Elvin Lim is Assistant Professor of Government at Wesleyan University and author of The Anti-intellectual Presidency, which draws on interviews with more than 40 presidential speechwriters to investigate this relentless qualitative decline, over the course of 200 years, in our presidents’ ability to communicate with the public. He also blogs at www.elvinlim.com. In the article below he reflects Obama’s speaking style. Read his previous OUPblogs here.
President Barack Obama’s first press conference was serious, measured, and according to Mark Nikolas (Politicalbase.com), three grade levels more complex than President George W. Bush’s first press conference.
A cursory glance at readers’ comments to Nikolas’ post reveals sharp disagreements about both the empirical claim and its implications. Since I have used the Flesch readability scale to score the rhetoric of every president since George Washington, I will venture to offer some observations to suggest that George Bush and Barack Obama aren’t all that different.
Superficially, they couldn’t be more different. While the former president is a self-styled cowboy who has rejected his northeastern roots in favor of a Texan down-home speaking style, the current one is a former professor of constitutional law who (if one recalls his speech on race in Philadelphia at the height of the Jeremiah Wright fiasco) will not demure from pontificating on things complex and controversial. I doubt many people will argue that Bush was a more sophisticated speaker, but people disagree about whether or not his simple sentences were delivered at the expense of complex thoughts.
Complex thoughts can be simply expressed, his defenders contend. But Einstein also said that “things should be made as simple as possible, but no simpler.” Consider John Robert’s question to President Bush in his first press conference in 2001: “I’m wondering what message he (the Secretary of State) will take from this administration to leaders of the Middle East in the area of sanctions that matter, sanctions that are effective on the regime?”
President Bush answered in his inimitable style: “I have said that the sanction regime is like Swiss cheese. That meant that they weren’t very effective. And we’re going to review the current sanction policy and review options as to how to make the sanctions work. But the primary goal is to make it clear to Saddam that we expect him to be a peaceful neighbor in the region, and we expect him not to develop weapons of mass destruction; and if we find him doing so, there will be a consequence.”

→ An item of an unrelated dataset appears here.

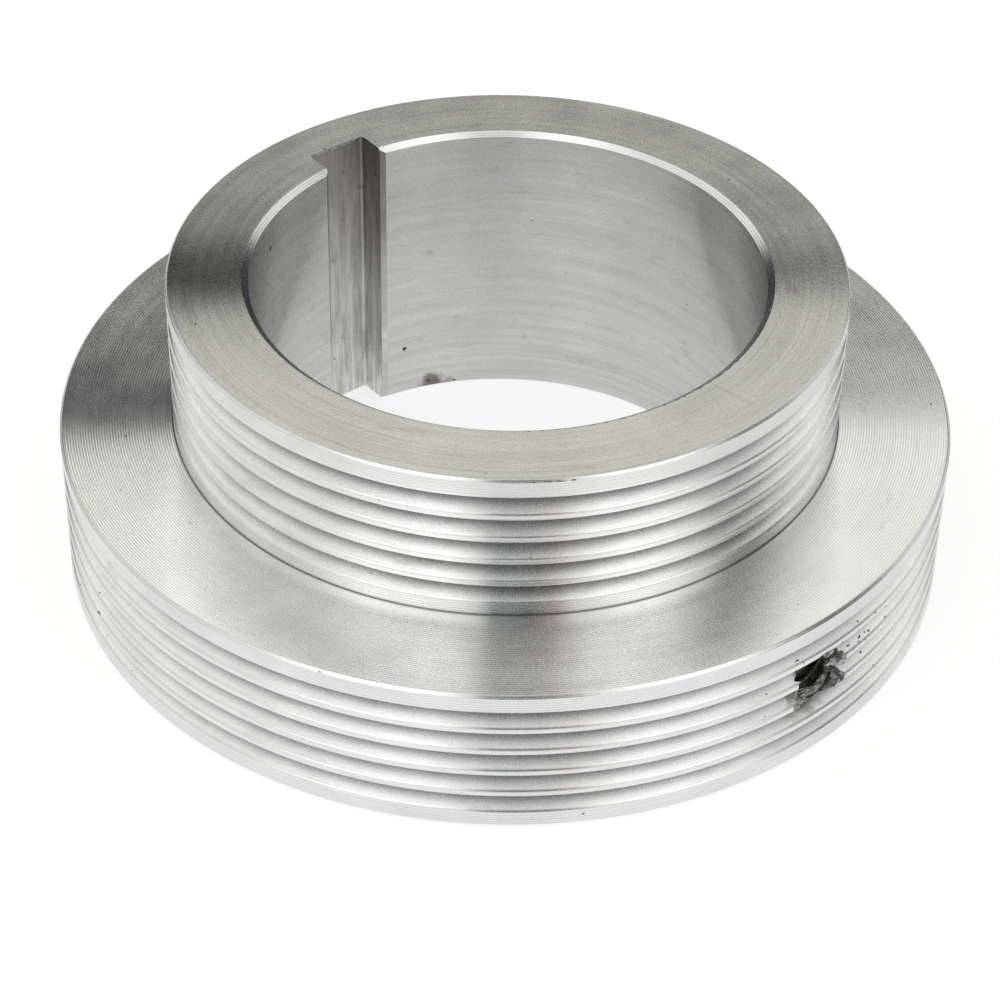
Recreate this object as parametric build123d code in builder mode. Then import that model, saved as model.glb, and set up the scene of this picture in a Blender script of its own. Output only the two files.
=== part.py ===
from build123d import *
import os
from math import cos, radians, sin, tan

# Two-step spindle pulley for ribbed belts, turned from one piece of aluminium.
# Millimetres. The origin is the centre of the bottom face, +Z runs up the bore towards the
# small step, and the keyway is centred on +Y. Angles are measured about +Z, anticlockwise
# seen from above, from +X.

# Belt grooves: ribs with flat tips between V grooves, the same section on both steps
groove_count = 5
rib_pitch = 2.34
groove_angle = 40
rib_tip_width = 0.64
groove_root_width = 0.4

# Turned body: each step is a land, its grooves and a second land
large_diameter = 81.0
large_top_land = 1.8
large_bottom_land = 1.9
small_diameter = 60.6
small_top_land = 1.8
small_bottom_land = 1.4
neck_break = 0.3
bottom_rim_break = 0.4
step_rim_break = 0.25
top_rim_break = 0.2

# Bore and its broached keyway
bore_diameter = 46.0
bore_chamfer_width = 0.6
bore_chamfer_height = 0.4
keyway_width = 6.0
keyway_depth = 3.0
keyway_corner_radius = 0.3
keyway_edge_break = 0.35

# Tapped hole for a set screw, drilled from the grooves of the large step into the bore
screw_angle = -86.6
screw_height = 8.2
tap_drill_diameter = 5.0

# Chips torn out of the ribs round the mouth of the hole, by the drill and the tap. Each is a
# shallow gouge: how far it lies to the right of the hole and above it, seen from outside, its
# width and height, its depth below the rib tips and its tilt
chips = [
    (-0.2, -2.45, 3.5, 1.1, 0.75, 3),
    (2.85, -1.75, 0.8, 1.15, 0.8, -15),
    (2.3, 1.8, 0.45, 1.9, 1.3, 12),
]

# Sizes that follow from the ones above
bore_radius = bore_diameter / 2
large_radius = large_diameter / 2
small_radius = small_diameter / 2
groove_mouth = rib_pitch - rib_tip_width
groove_band = (groove_count - 1) * rib_pitch + groove_mouth
groove_depth = (groove_mouth - groove_root_width) / 2 / tan(radians(groove_angle / 2))
step_height = large_bottom_land + groove_band + large_top_land
total_height = step_height + small_bottom_land + groove_band + small_top_land
keyway_floor = bore_radius + keyway_depth
screw_direction = Vector(cos(radians(screw_angle)), sin(radians(screw_angle)), 0)
clearance_cut = 1.0


def corner(sketch, radius, height):
    """The corner of the half section nearest to this radius and height."""
    return sketch.vertices().sort_by_distance((radius, height, 0))[0]


def groove_heights(bottom_edge):
    """Centre heights of one step's grooves, from the lower edge of its lowest groove."""
    return [bottom_edge + groove_mouth / 2 + i * rib_pitch for i in range(groove_count)]


grooves = [(large_radius, height) for height in groove_heights(large_bottom_land)]
grooves += [(small_radius, height) for height in groove_heights(step_height + small_bottom_land)]

with BuildPart() as spindle_pulley:
    # Half section of the turned body, revolved about the bore's axis
    with BuildSketch(Plane.XZ) as half_section:
        with Locations((bore_radius, 0)):
            Rectangle(large_radius - bore_radius, step_height, align=(Align.MIN, Align.MIN))
            Rectangle(small_radius - bore_radius, total_height, align=(Align.MIN, Align.MIN))
        chamfer(corner(half_section, large_radius, 0), bottom_rim_break)
        chamfer(corner(half_section, large_radius, step_height), step_rim_break)
        chamfer(corner(half_section, small_radius, total_height), top_rim_break)
        chamfer(corner(half_section, small_radius, step_height), neck_break)
        for height, inward in ((0, 1), (total_height, -1)):
            with BuildLine():
                Polyline(
                    (bore_radius, height),
                    (bore_radius + bore_chamfer_width, height),
                    (bore_radius, height + inward * bore_chamfer_height),
                    close=True,
                )
            make_face(mode=Mode.SUBTRACT)
        for radius, height in grooves:
            with BuildLine():
                Polyline(
                    (radius, height - groove_mouth / 2),
                    (radius, height + groove_mouth / 2),
                    (radius - groove_depth, height + groove_root_width / 2),
                    (radius - groove_depth, height - groove_root_width / 2),
                    close=True,
                )
            make_face(mode=Mode.SUBTRACT)
    revolve(axis=Axis.Z)

    # Keyway: a broached slot from face to face, with rounded corners and broken edges
    with BuildSketch() as keyway:
        with Locations((0, keyway_floor)):
            Rectangle(keyway_width, keyway_floor, align=(Align.CENTER, Align.MAX))
        fillet(keyway.vertices().group_by(Axis.Y)[-1], keyway_corner_radius)
    extrude(amount=total_height, mode=Mode.SUBTRACT)
    keyway_edges = (
        spindle_pulley.edges()
        .filter_by(Axis.Z)
        .filter_by(lambda e: abs(e.center().X) > keyway_width / 2 - 0.01)
        .filter_by(lambda e: e.center().Y < bore_radius)
    )
    chamfer(keyway_edges, keyway_edge_break)

    # Set-screw hole: from outside the large step to the axis, so that it opens into the bore
    screw_plane = Plane(
        origin=screw_direction * (large_radius + clearance_cut) + Vector(0, 0, screw_height),
        x_dir=Vector(0, 0, 1).cross(screw_direction),
        z_dir=screw_direction,
    )
    with BuildSketch(screw_plane):
        Circle(tap_drill_diameter / 2)
    extrude(amount=-(large_radius + clearance_cut), mode=Mode.SUBTRACT)

    # Torn ribs round the mouth of the hole
    for across, up, width, height, depth, tilt in chips:
        with BuildSketch(screw_plane):
            with Locations((across, up)):
                Rectangle(width, height, rotation=tilt)
        extrude(amount=-(clearance_cut + depth), mode=Mode.SUBTRACT)

spindle_pulley.part.label = "spindle_pulley"

os.makedirs("parts", exist_ok=True)
export_step(spindle_pulley.part, "parts/spindle_pulley.step")
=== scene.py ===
from collections import namedtuple
from math import atan2, ceil, cos, pi, radians, sin, sqrt, tan
from random import Random

import bmesh
import bpy
import numpy as np
from mathutils import Matrix, Vector, noise


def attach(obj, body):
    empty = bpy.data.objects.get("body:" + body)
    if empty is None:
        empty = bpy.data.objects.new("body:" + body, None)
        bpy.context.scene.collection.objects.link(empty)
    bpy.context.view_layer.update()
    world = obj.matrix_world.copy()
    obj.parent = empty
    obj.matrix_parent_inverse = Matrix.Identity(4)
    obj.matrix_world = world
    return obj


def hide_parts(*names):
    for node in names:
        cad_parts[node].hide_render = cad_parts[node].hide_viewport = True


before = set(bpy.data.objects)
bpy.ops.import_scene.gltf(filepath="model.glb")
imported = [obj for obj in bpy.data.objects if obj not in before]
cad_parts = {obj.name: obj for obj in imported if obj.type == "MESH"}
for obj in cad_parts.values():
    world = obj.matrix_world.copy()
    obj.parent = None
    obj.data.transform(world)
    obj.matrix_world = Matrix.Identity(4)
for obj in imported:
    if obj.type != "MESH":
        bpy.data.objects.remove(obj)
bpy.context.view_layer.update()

# The looks of a two-step ribbed-belt pulley, turned from bare aluminium. Sizes are in
# millimetres, as on the part, and turned into metres when a mesh is made. The frame is the
# part's own: +Z up the bore, the keyway on +Y, angles about +Z from +X.
MM = 0.001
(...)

President Bush dedicated little time to “review options” on improving the efficacy of sanctions on Saddam’s regime. And the conditional clause “if we find him (Saddam) doing so” (developing WMDs) was far from satisfied before the President rushed to war. The fact is it was by our president’s slovenly words that we were led to do rather foolish things, as George Orwell warned.
Yes, we need a president who connects with the people. Simple words can conceal complex thoughts. But that is exactly the problem. If we allow presidents to sweet talk us with simple platitudes, and assume that complex negotiations and deliberations are going on behind the scenes and outside of public earshot, we abdicate our role as citizens to adjudicate the direction of public policy. A seduced citizenry cannot hold their executive accountable. Eloquent platitudes generate applause, not reflection. As a component of democratic discourse, they are, like Swiss cheese, utterly inadequate.
Lest this may sound like a partisan post, let me say that Obama is not immune to the draw of anti-intellectualism. The President’s and Secretary Geitner’s messages on the economic stimulus package and especially TARP 2 have thus far been woefully lacking in detail. The President is back to being the Poet-in-Chief, taking his message on road as if he never left the campaign trail. The stock market takes no partisan sides, and it has not taken kindly to the president’s eloquent generalities.
Life is like a box of chocolates, Mama Gump once told Forrest. Profound truths can be simply said, but what we need now are concrete solutions, not quotable verses. President Obama may be speaking at a higher grade level than President Bush, but so far, he appears no more adept at offering us precise answers. The President can use his words – simple or complex – to educate or to obfuscate. The choice is his.